Ever dearest I have your two letters; and because there are only two ‘great lights’ to rule the day and the night, I am not likely to hear from you again before to-morrow. Then you want Mrs. Jameson’s direction ... (it is just Mrs. Jameson, Ealing!) and here is the last ‘Bell and Pomegranate’—and, for all these reasons, I must write without waiting; I will not wait for the night. Thank you for the book, thank you! I turn over the leaves ever so proudly. Tell me how I can be proud of you, when I cannot be proud of your loving me:—I am certainly proud of you. One of my first searches was for the note explanatory of the title—and I looked, and looked, and looked, at the end, at the beginning, at the end again. At last I made up my mind that you had persisted in not explaining, or that the printer had dropped the manuscript. Why, what could make you thrust that note on all but the titlepage of the ‘Soul’s Tragedy’? Oh—I comprehend. Having submitted to explain, quite at the point of the bayonet, you determined at least to do it where nobody could see it done. Be frank and tell me that it was just so. Also the poor ‘Soul’s Tragedy,’ you have repudiated so from the ‘Bells and Pomegranates’ ... pushing it gently aside. Well—you must allow it to be a curious dislocation—only it is not important—and I like the note, all except the sentence about ‘Faith and Works,’ which does not apply, I think, ... that instance. ‘Bells and Pomegranates’ is a symbolic phrase—which the other is not at all, however much difficult and doubtful theological argument may have arisen from it as a collective phrase. So I am the first critic, you see, notwithstanding that Mr. Forster waylaid the first copy. Ah no! I shall have my gladness out of the book presently, beyond the imagination of any possible critic. Who in the world shall measure gladnesses with me?
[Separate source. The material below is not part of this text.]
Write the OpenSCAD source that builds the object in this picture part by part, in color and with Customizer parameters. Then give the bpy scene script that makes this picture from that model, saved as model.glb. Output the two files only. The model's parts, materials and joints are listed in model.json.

Tell me—I was going to write that ‘Tell me’ in my yesterday’s letter, but at last I was hurried, and could not ... did you come into London on Sunday? did you walk past this house on the other side of the street, about two o’clock? Because just then I and Flush went down-stairs. The drawing-room had nobody in it, and the window being wide open, I walked straight to it to shut it. And there, across the street, walked somebody ... I am so near sighted that I could only see a shadow in a dimness ... but the shadow had, or seemed to have, a sign of you, a trace of you ... and instead of shutting the window I looked after it till it vanished. No, it was not you. I feel now that it was not you; and indeed yesterday I felt it was not you. But, for the moment, it made my heart stop beating, ... that insolent shadow, ... which pretended to be you and wasn’t. Some one, I dare say, who ‘has an occupation eight or nine hours a day’ and never does anything! I may speak against him, for deceiving me—it’s a pure justice.

To go back to the book ... you are perfectly right about ‘gadge,’ and in the view you take of the effect of such words. You misunderstood me if you fancied that I objected to the word—it was simply my ignorance which led me to doubt whether you had written ‘gag.’ Of course, the horror of those specialities is heightened by the very want of distinct understanding they meet with in us:—it is the rack in the shadow of the vault. Oh—I fully agree.

And now ... dearest dearest ... do not bring reason to me to prove ... what, to prove? I never get anything by reason on this subject, be very sure!—and I like better to feel that unreasonably you love me—to feel that you love me as, last year, you did. Which I could not feel, last year, a whole day or even half a day together. Now the black intervals are rarer ... which is of your goodness, beloved, and not of mine. For me, you read me indeed a famous lesson about faith, ... and set me an example of how you ‘believed’! ... but it does not apply, this lesson, ... it does not resemble, this example!—inasmuch as what you had to believe ... viz. that roses blow in June ... was not quite as difficult as what I am called to believe, ... viz. that St. Cecilia’s angel-visitant had a crown of roses on, which eternally were budding and blowing. But I believe ... believe ... and want no ‘proof’ of the love, but just itself to prove it,—for nothing else is worthy. On the other side, I have the audacity to believe, as I think I have told you, that no woman in the world could feel for you exactly what ... but, here, too, I had better shun the reasons, ... the ‘bonnes raisons’ which ‘le roy notre sire’ cannot abide.—What foolishness I am writing really! And is it to be for a ‘year,’ or a ‘month’—or a week,—better still? or we may end by a compromise for the two hours on Wednesdays, ... if it goes on so,—more sensibly.

I have heard to-day from Miss Martineau and from Mrs. Jameson, both—one talking Mesmer and the other Homer. I sent her (Mrs. J.) two versions of the daughters of Pandarus, the first in the metre you know, and the second in blank verse; ... and she does not decide which she likes best, she says graciously, whereas I could not guess which I liked worse, when I sent them on Saturday. Do let her have ‘Luria’ at once. She will take the right gladness in it, even as she appreciates you with the right words and thoughts. But surely you use too many stamps? Have you a pair of scales like Zeus and me? ... only mine are broken, or I would send you an authority on this important subject, as well as an opinion.